With a couple of weeks to go before the Big Game, Paramount has sold out inventory on Nickelodeon for its Super Bowl 58 alternate telecast.

Between the lines

The company first announced Nickelodeon would get an alternate telecast—which ADWEEK is calling a slime-ulcast—in August. Now, inventory for Nick is officially sold out, with the majority of advertisers airing across the CBS and Nickelodeon feeds in a single buy, in addition to being streamed on Paramount+.

Paramount previously announced that its Super Bowl ad inventory was nearly sold out in early November. However, a Paramount spokeswoman confirmed that it was “only when overall demand was secured” that the company could determine the Nick opportunity and go to market.

According to the spokeswoman, Nickelodeon saw “extremely high demand right out of the gate” and sold out in 6 weeks.

Paramount and CBS haven’t revealed pricing; however, a 30-second Super Bowl spot reportedly costs buyers around $7 million.

Regarding categories, toys, retail, CPG and QSR will all be represented on Nickelodeon.

Additional brand opportunities for the alt. telecast include influencer casting, content and distribution; “Nick-ified” sports-themed content; and surrounding programming.

Advertisers running on CBS and Nickelodeon have the opportunity to change creative between channels, and there are some category exclusions for advertisers that don’t belong on a family-friendly network.

“Most of the advertisers that you see in the main telecast are going to be in the Nick telecast.

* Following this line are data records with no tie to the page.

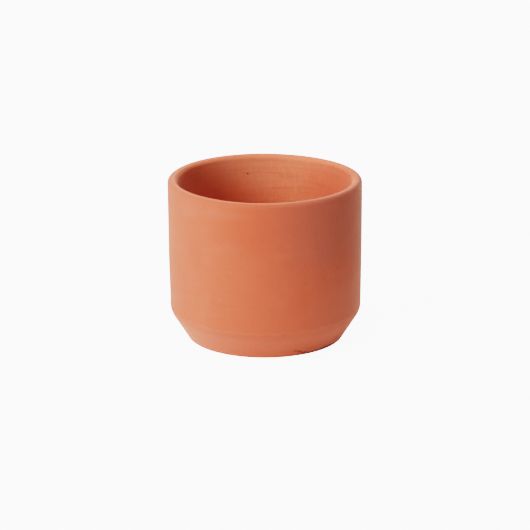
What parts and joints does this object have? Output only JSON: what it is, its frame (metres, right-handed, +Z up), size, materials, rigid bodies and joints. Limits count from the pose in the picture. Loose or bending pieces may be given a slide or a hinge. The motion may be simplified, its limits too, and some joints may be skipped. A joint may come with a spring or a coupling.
{
  "type": "terracotta plant pot",
  "caption": "Unglazed terracotta plant pot with nearly upright walls, a rounded level lip, a chamfered base, a drainage hole and small rubber foot pads.",
  "frame": {"origin": "on the pot's axis, at the height of the surface it stands on", "axes": "+Z up along the pot's axis, from the foot pads to the lip; the pot is round, so -Y is only called the front"},
  "size_m": [0.14, 0.14, 0.1183],
  "materials": {
    "terracotta": "matte",
    "rubber": "matte"
  },
  "bodies": {
    "root": {"pot_body": "terracotta", "foot_pad_front_right": "rubber", "foot_pad_back_right": "rubber", "foot_pad_back_left": "rubber", "foot_pad_front_left": "rubber"}
  },
  "joints": []
}
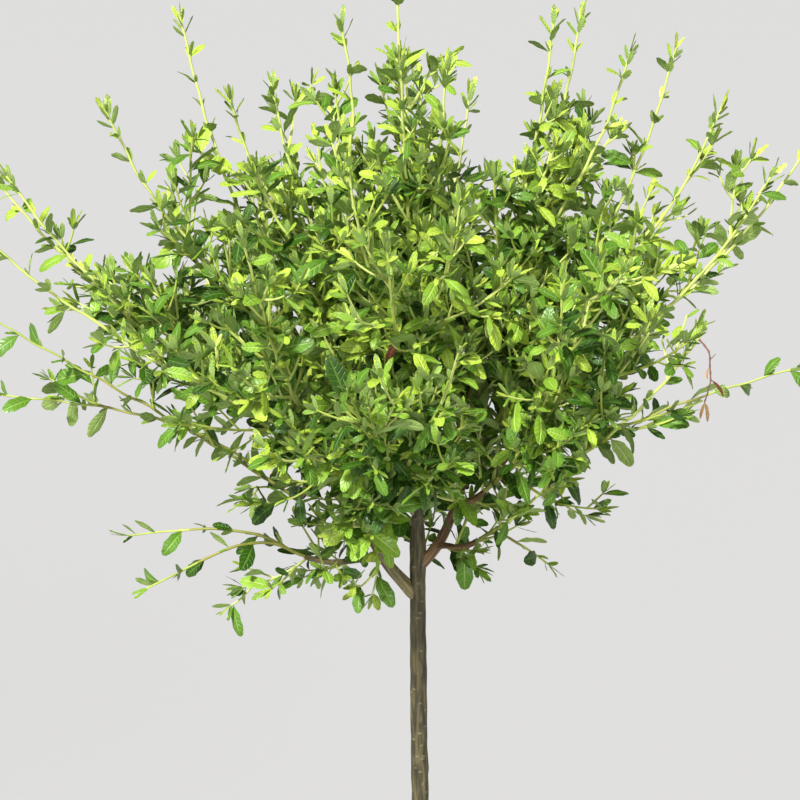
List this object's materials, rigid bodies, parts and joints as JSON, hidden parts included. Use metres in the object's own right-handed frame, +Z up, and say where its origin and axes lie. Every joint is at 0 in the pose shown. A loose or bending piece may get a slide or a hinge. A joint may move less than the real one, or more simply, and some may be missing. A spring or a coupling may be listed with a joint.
{
  "type": "potted california lilac standard",
  "caption": "Small evergreen shrub grown as a standard: a clear slender stem with a loose round crown of fine leafy shoots, in a round tapered pot.",
  "frame": {"origin": "middle of the pot's flat underside", "axes": "+Z up along the stem, -Y towards the side that the picture shows, +X to that side's right"},
  "size_m": [0.5372, 0.4399, 0.9087],
  "materials": {
    "pot": "matt moulded anthracite plastic",
    "soil": "crumbly dark potting soil",
    "bark": "smooth olive brown bark with raised pores",
    "foliage": "small glossy green leaves on yellow-green twigs"
  },
  "bodies": {
    "root": {"pot": "pot", "soil": "soil", "trunk": "bark", "bough_crown_top": "bark", "bough_left_arch": "bark", "bough_right_high": "bark", "bough_back_low": "bark", "bough_left_top": "bark", "bough_right_top": "bark", "bough_front_high": "bark", "bough_back_high": "bark", "bough_left_high": "bark", "bough_left_out": "bark", "bough_left_low": "bark", "bough_front_low": "bark", "bough_front_left": "bark", "bough_right_arch": "bark", "bough_right_out": "bark", "bough_right_low": "bark", "bough_front_right": "bark", "bough_back_left": "bark", "bough_back_right": "bark", "foliage_crown_top": "foliage", "foliage_left_arch": "foliage", "foliage_right_high": "foliage", "foliage_back_low": "foliage", "foliage_left_top": "foliage", "foliage_right_top": "foliage", "foliage_front_high": "foliage", "foliage_back_high": "foliage", "foliage_left_high": "foliage", "foliage_left_out": "foliage", "foliage_left_low": "foliage", "foliage_front_low": "foliage", "foliage_front_left": "foliage", "foliage_right_arch": "foliage", "foliage_right_out": "foliage", "foliage_right_low": "foliage", "foliage_front_right": "foliage", "foliage_back_left": "foliage", "foliage_back_right": "foliage"}
  },
  "joints": []
}
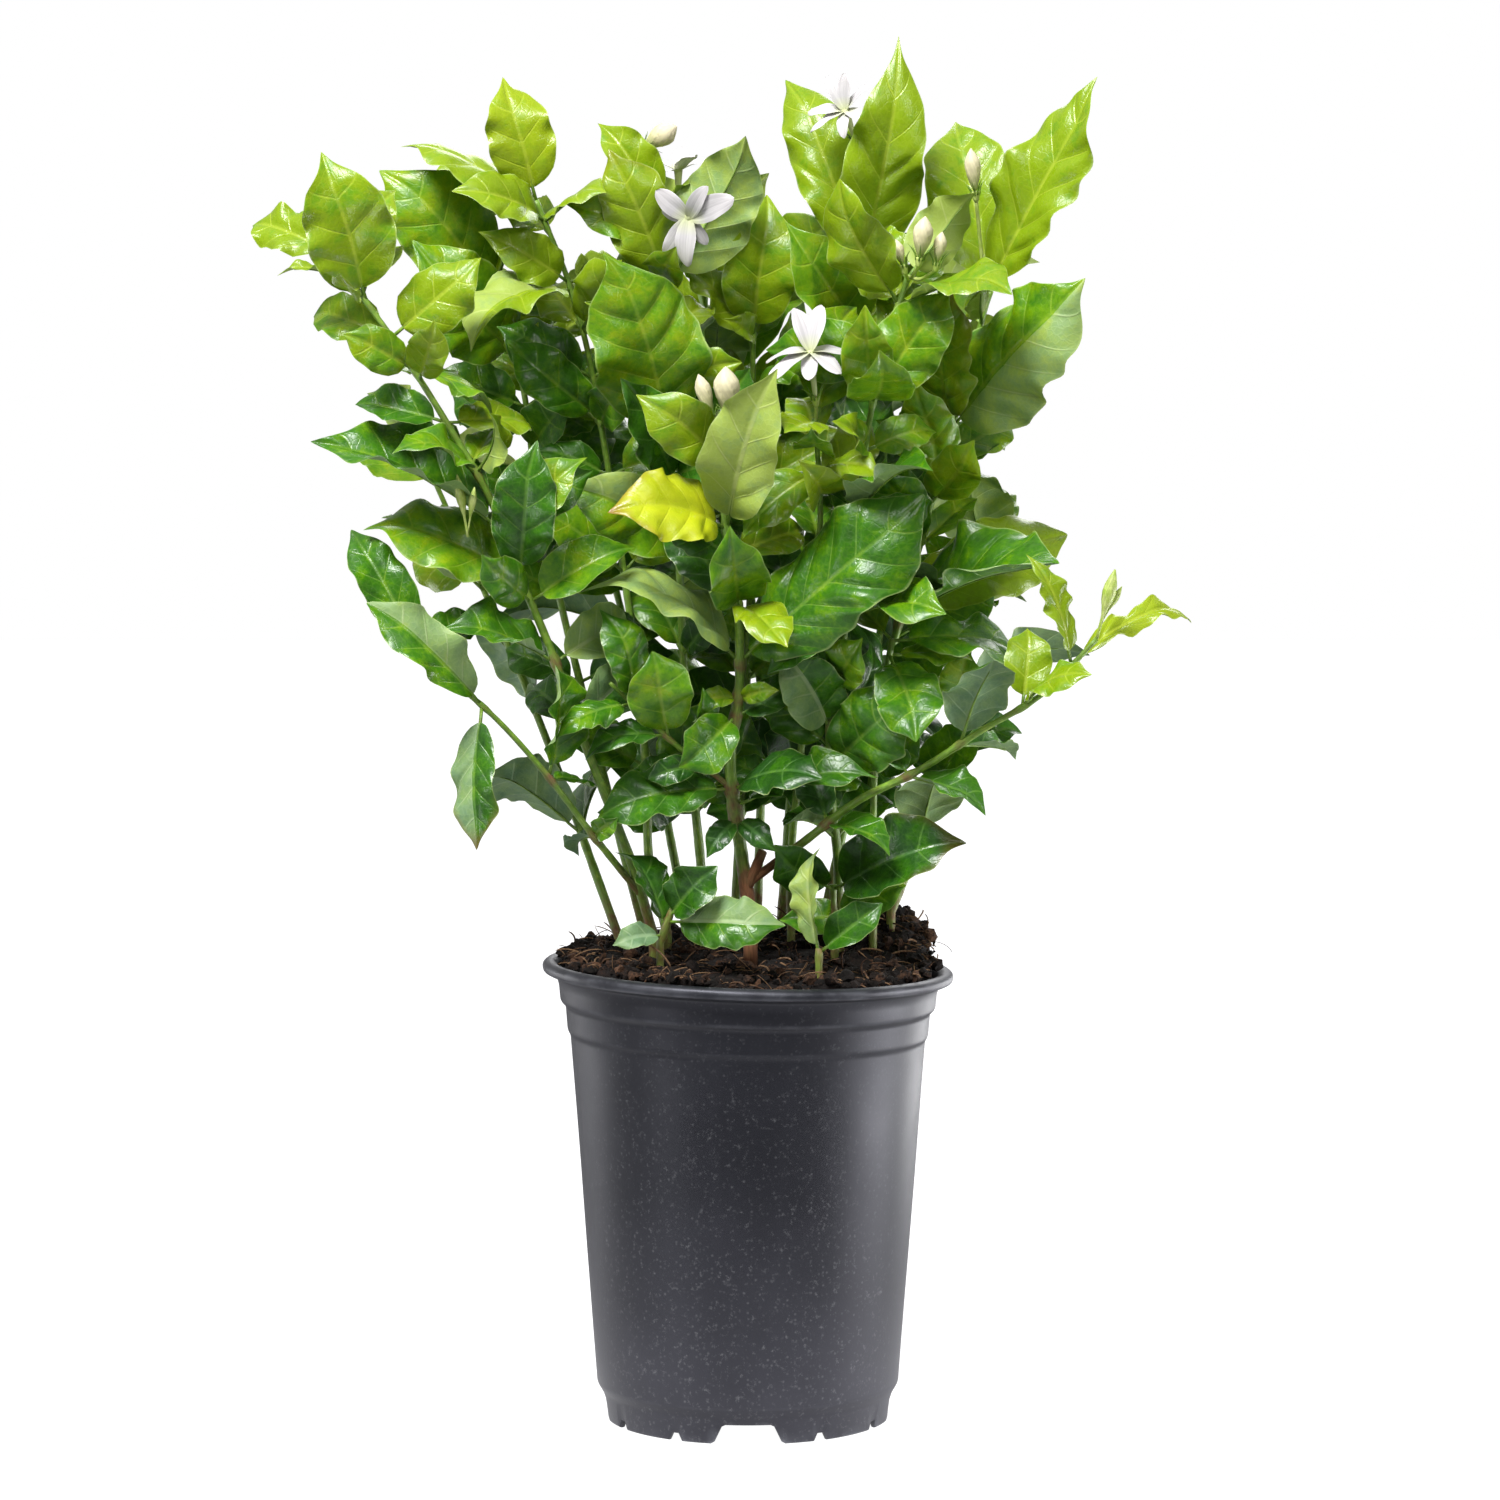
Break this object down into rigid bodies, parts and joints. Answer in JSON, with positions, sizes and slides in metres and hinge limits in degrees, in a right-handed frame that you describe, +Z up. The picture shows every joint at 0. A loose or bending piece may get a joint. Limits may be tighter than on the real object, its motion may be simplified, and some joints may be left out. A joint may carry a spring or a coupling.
{
  "type": "potted plant",
  "caption": "Bushy Arabian jasmine with glossy opposite leaves, white double flowers and cream buds, in a round black nursery pot of peat.",
  "frame": {"origin": "centre of the pot's foot, on the floor that it stands on", "axes": "+Z up along the pot's axis; -Y is the plant's best side, which faces the viewer; +X to that viewer's right"},
  "size_m": [0.3714, 0.196, 0.5709],
  "materials": {
    "pot_plastic": "satin charcoal polypropylene, scuffed on the rim",
    "peat": "dark fibrous peat, matt",
    "foliage": "glossy green leaves on green and brown stems",
    "petal": "white petals, softly matt",
    "bud": "cream buds, softly matt"
  },
  "bodies": {
    "root": {"bloom_back": "petal", "bloom_front": "petal", "bloom_left": "petal", "bloom_top": "petal", "bud_middle_large": "bud", "bud_middle_left": "bud", "bud_middle_right": "bud", "bud_right_inner": "bud", "bud_right_large": "bud", "bud_right_small": "bud", "bud_top_left": "bud", "bud_top_right": "bud", "pot": "pot_plastic", "soil": "peat", "stem_back_far_left": "foliage", "stem_back_far_right": "foliage", "stem_back_left": "foliage", "stem_back_middle": "foliage", "stem_back_right": "foliage", "stem_centre_back": "foliage", "stem_centre_front": "foliage", "stem_centre_left": "foliage", "stem_left_back": "foliage", "stem_left_high": "foliage", "stem_left_mid": "foliage", "stem_low_front": "foliage", "stem_low_pale": "foliage", "stem_low_right": "foliage", "stem_middle": "foliage", "stem_right_centre": "foliage", "stem_right_low": "foliage", "stem_top_middle": "foliage", "stem_top_right": "foliage"}
  },
  "joints": []
}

There are a few categories that need to come out,” Paramount ad sales chief John Halley recently told ADWEEK. “Obviously, you can’t have beer commercials, pill prescriptions, FanDuel.”

Bottom line

Though there were previous reports that Paramount was having trouble offloading the Nick spots, the sellout seems to put those stories to rest.

Appearing at ADWEEK’s Outlook event, Halley pushed back on reports that Nickelodeon having trouble selling spots, saying the company was seeing strong demand.